誰もが事件の目撃者になろうとしてやって来たのだ。それは、とてもじゃないが普通とは言えない異様な光景である……
そう、ここはまるで見世物小屋のようになった。「殺人現場は此処だ」と言わんばかりに野次馬たちが押し寄せてきたのだから無理もない……この施設にとって最悪のタイミングで起きた出来事だった、だがもう取り返しはつかないだろう……なぜならこれは、すでに起きてしまった現実だから……そう「事実」なのだ!!
「失礼」
柘植警部がKEEP OUTのテープを跨いで中に入ってきた、野次馬の喧騒の中に、靴音を刻む。
「待ってくださいよ~警部」
その後ろを蝶野貴が続く。おっちょこちょいの彼はよく転ぶ。今もまた足を縺らせてコケた彼だったが、直ぐに立ち上がった。
「ガイシャは?」
「秋原孝、38歳男性で、施設の利用者です」
「植物人間……か。なるほど」
柘植警部は喰えない無表情のまま、そう頷くと煙草を一服くわえた。
「ウチの旦那を返してください!」
施設に預けたきり今までロクに見舞いにも来なかった秋原孝の妻……彼が殺された今になって泣きついてきた女が、秋原の眠る事件現場で金切り声をあげた、まるで悲劇のワンシーンのように。
「……」
柘植警部はまるで何かを確かめるように、深く吸い込んだ煙草の紫煙を吐き出した。その目はどこか遠くを見てるようで何かを見据えているようにも見えるのだった……
「第一発見者は?」
柘植警部がそう言うと、
「ハッ、それが」
現場の若手警官は、少し緊張しながらも口を開いた。
「彼女です」
「!?」
カオリはただ茫然と立ちすくす。この現場に来て感じた生々しさ、それはまさにこの空間がリアルだということだ。これは本当に起こった現実であり今現在も進行している。
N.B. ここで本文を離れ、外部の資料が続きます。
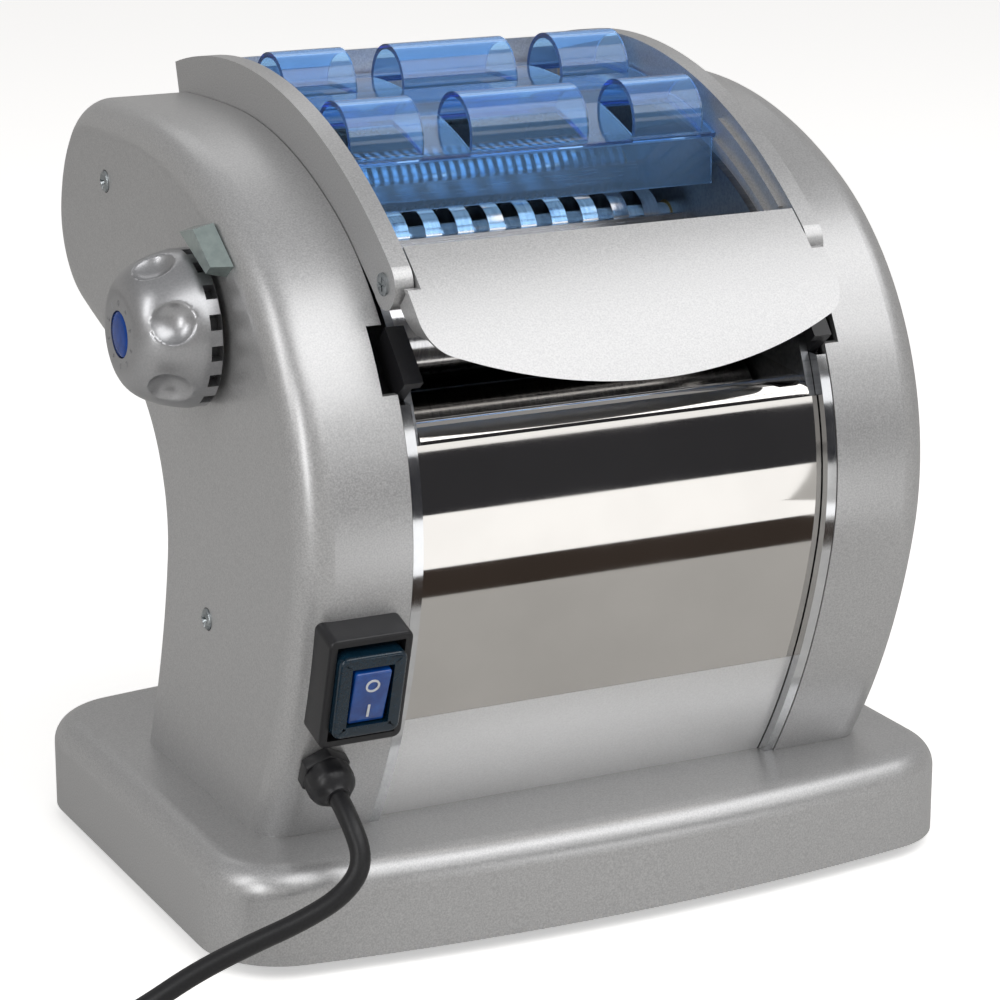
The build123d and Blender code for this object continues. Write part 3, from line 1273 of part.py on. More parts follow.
def main():
    """Make every piece and print the values that the record needs."""
    make_base()
    for side in (-1, 1):
        make_housing(side)
        make_frame_plate(side)
        make_cheek(side)
    make_housing_screws()
    make_tie_rods()
    make_bushes()
    make_brackets()
    make_trims()
    make_front_sheets()
    make_rear_cover()
    make_visor()
    make_guard()
    make_gears()
    make_idler_axles()
    make_rollers()
    make_combs()
    make_yoke()
    make_gap_shaft()
    make_knob()
    make_motor()
    make_switch()
    make_gland()
    make_cord()
    print("shift", SHIFT_X, SHIFT_Y)
    for name, point in (
        ("fixed", FIXED_AXIS),
        ("adjust", ADJUST_AXIS),
        ("wide rear", WIDE_REAR),
        ("fine rear", FINE_REAR),
        ("big idler", BIG_IDLER_AXIS),
        ("small idler", SMALL_IDLER_AXIS),
        ("motor", MOTOR_AXIS),
        ("visor pivot", VISOR_PIVOT),
        ("rocker pivot", pivot_point()),
    ):
        print(name, round(point[0] + SHIFT_Y, 3), round(point[1], 3))


main()
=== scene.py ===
"""Electric pasta maker: finishes, fine pieces, mains lead, studio and camera.

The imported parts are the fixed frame. Working sizes are millimetres about the
middle of the base, and `place` turns them into metres in the row frame: Z is
up, the front is towards -Y and the roller gap knob is on the -X side.
"""

import json
import logging
import math
from dataclasses import dataclass, field
from enum import Enum

import bmesh
import bpy
from mathutils import Matrix, Vector

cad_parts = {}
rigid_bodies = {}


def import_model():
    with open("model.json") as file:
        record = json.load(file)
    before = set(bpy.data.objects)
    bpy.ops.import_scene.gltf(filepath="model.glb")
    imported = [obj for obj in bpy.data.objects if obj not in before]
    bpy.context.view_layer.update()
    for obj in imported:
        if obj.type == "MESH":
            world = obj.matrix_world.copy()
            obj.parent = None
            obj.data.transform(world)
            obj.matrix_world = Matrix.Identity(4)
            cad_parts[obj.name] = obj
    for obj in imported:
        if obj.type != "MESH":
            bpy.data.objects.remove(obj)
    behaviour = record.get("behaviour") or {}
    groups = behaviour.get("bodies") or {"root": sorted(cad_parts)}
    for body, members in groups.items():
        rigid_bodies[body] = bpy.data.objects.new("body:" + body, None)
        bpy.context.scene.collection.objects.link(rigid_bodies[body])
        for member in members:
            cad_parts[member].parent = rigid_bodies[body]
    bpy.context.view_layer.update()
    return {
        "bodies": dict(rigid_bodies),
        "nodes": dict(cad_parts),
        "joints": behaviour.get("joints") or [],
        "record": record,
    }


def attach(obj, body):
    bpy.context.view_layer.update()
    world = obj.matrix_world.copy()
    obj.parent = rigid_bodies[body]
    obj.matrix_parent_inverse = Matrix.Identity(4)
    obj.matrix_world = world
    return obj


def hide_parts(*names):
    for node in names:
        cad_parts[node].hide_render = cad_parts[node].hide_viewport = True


LOG = logging.getLogger("pasta_maker")
MM = 0.001
SHIFT = Vector((3.0, -5.7326, 0.0))  # from the base's middle to the row frame
CHASSIS = "chassis"
KNOB_AXIS = Vector((0.0, -20.0, 217.0))


# ------------------------------------------------------------------ helpers
def place() -> Matrix:
    """Returns the matrix from working millimetres to metres in the row frame."""
    return Matrix.Scale(MM, 4) @ Matrix.Translation(SHIFT)


def linear(code: str) -> tuple[float, float, float, float]:
    """Turns an sRGB hex colour into a linear one.

    Args:
        code: the colour, as in "#8A8D91".

    Returns:
        The linear red, green and blue, with an alpha of 1.
    """
    parts = [int(code[i : i + 2], 16) / 255 for i in (1, 3, 5)]
    low = [c / 12.92 if c <= 0.04045 else ((c + 0.055) / 1.055) ** 2.4 for c in parts]
    return (low[0], low[1], low[2], 1.0)


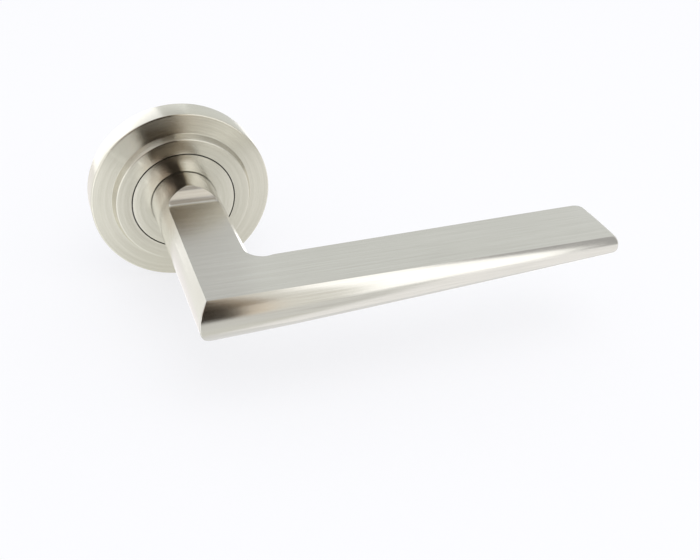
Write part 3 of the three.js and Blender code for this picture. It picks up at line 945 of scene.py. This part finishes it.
def tip_grid():
    """Levels from the flat's edge down to the spine, each wrapped round the end."""
    outline = tip_outline()
    front = grip_section(TIP_START)["crease"]
    length = LEVER_LENGTH - TIP_START
    sides = side_points(grip_section(TIP_START))
    swell = TIP_BULGE / (SIDE_SWELL - SWELL_LOST)
    grid = []
    for side, _, angle in sides[: SIDE_COLUMNS // 2 + 1]:
        spread = abs(side) / front
        stretch = spread
        if spread > 1:
            stretch = 1 + (spread - 1) * front / length * swell
        line = []
        for dx, dy in outline:
            x = TIP_START + dx * stretch
            section = grip_section(x)
            power = section["power"]
            sine = math.sin(math.radians(angle))
            tall = section["above"] if sine > 0 else section["below"]
            up = section["middle"] + tall * math.copysign(abs(sine) ** (2 / power), sine)
            if side == sides[0][0]:
                up = FLAT_HEIGHT
            centre = grip_section(TIP_START)["centre"] + (x - TIP_START) * BACK_SPREAD / 2
            line.append(Vector((x, centre + dy * spread, min(up, FLAT_HEIGHT))))
        grid.append(line)
    return grid


print("rounded end:", len(tip_outline()), "points round it")

# %% [markdown]
# ## The lever in one skin
#
# Here the grids come together: round neck, scoop, flat, corner, grip and end. The neck's
# back is closed with a plain face that sits against the collar. The count of open edges
# should be 0, because a casting is a solid and has none. The hole for the grub screw is
# drilled from below, and a small bevel eases the long creases, as polishing does: that
# bevel is what draws the thin bright line along each edge of the flat.

# %% Lever mesh
GRID_GAP = 3e-6  # metres, grid points closer than this are one point
CREASE_EASE = 0.3
GRUB_DEPTH = 15.2


def lever_mesh():
    bm = bmesh.new()
    crease_rows = [neck_row(depth) for depth in NECK_ROWS]
    for k in range(1, SCOOP_ROWS + 1):
        crease_rows.append(neck_row(mix(NECK_ROWS[-1], FLAT_START, k / SCOOP_ROWS)))
    flat_rows = [crease_rows[-1]] + [neck_row(depth) for depth in FLAT_ROWS]
    flat_rows += [corner_row(math.pi / 2 * k / CORNER_ROWS) for k in range(CORNER_ROWS + 1)]
    flat_rows += [grip_row(x) for x in grip_places]
    add_grid(bm, crease_rows + flat_rows[1:])
    add_grid(bm, top_rows())
    add_grid(bm, [flat_line(row) for row in flat_rows])
    add_grid(bm, tip_grid())
    bmesh.ops.remove_doubles(bm, verts=bm.verts, dist=GRID_GAP)
    edges = [edge for edge in bm.edges if edge.is_boundary]
    bmesh.ops.holes_fill(bm, edges=edges, sides=0)
    bmesh.ops.recalc_face_normals(bm, faces=bm.faces)
    return bm


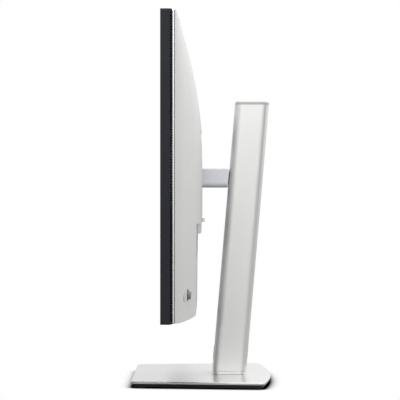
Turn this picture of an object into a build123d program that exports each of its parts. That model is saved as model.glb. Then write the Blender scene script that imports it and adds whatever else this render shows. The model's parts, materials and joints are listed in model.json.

だからこそ怖い、その恐怖が彼女の思考力を鈍らせてしまう。
「やっぱりな」
柘植警部は一瞬口元をニヤリと歪め、ボソリと呟く。それはどこか確信めいていた。彼の瞳は、いつものように無表情無関心であるが、今はどこか愉し気で挑戦的な、挑発的にも見える光を宿していた。それはまるで何かに取り憑かれたかのような瞳であったが……柘植警部は煙草に火をつけた。紫煙がゆっくりと立ち登り空へ消えていく……そんな様を見届けた彼の眼は鋭く尖るのだった。